Corporate Governance &; MNES in Globalization &; Cyberspace

Bok av Georgios I Zekos
Globalisation is the phenomenon of improved integration of the world economy as evidenced by the growth of international trade and factor mobility. Globalisation involves primarily liberalisation of trade in goods and services, and a free movement of direct and portfolio capital. Nowadays, globalisation is distinguished in part because of the major role of information technology and cyberspace. Cyberspace includes a range of places connected to real space in many different ways. A communications network changes the character of existing space. Thus, changes in the ways that information is experienced and the ways that economic, political, and personal dealings are structured, change the nature of real space.

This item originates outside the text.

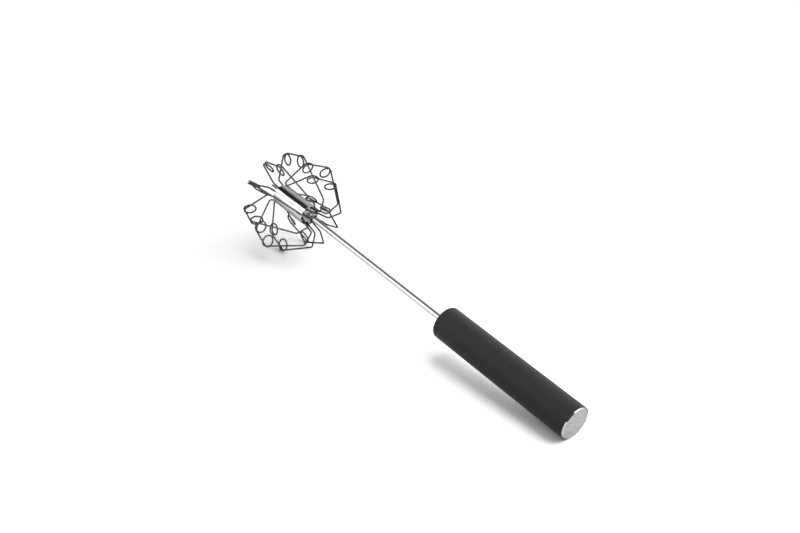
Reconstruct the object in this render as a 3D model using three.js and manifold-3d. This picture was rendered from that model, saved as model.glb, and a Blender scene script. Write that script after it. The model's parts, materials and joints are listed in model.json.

There is a shift from international law to law and globalisation providing a new incentive for erasing the artificial boundary between public and private international law. Despite the fact that international financial institutions and MNEs are the engines of economic globalisation, powerful states remain the vital drivers. Global governance is defined as the amount of laws, norms, policies, and institutions that identify, constitute, and mediate trans-border relations between states, cultures, citizens, intergovernmental and non-governmental organisations, and the market. Corporate governance focuses wholly on protecting the interests of equity claimants in a company, expanding its focus to deal with the problems of "stakeholders" or non shareholder constituencies. New communication and circulation technologies together with the elimination of trade and investment barriers have shaped global markets with global competition for corporate control, commodities, services and capital. MNEs taking up a transnational strategy seek to achieve concurrently global effectiveness and local responsiveness with the assets and activities dispersed but specialised.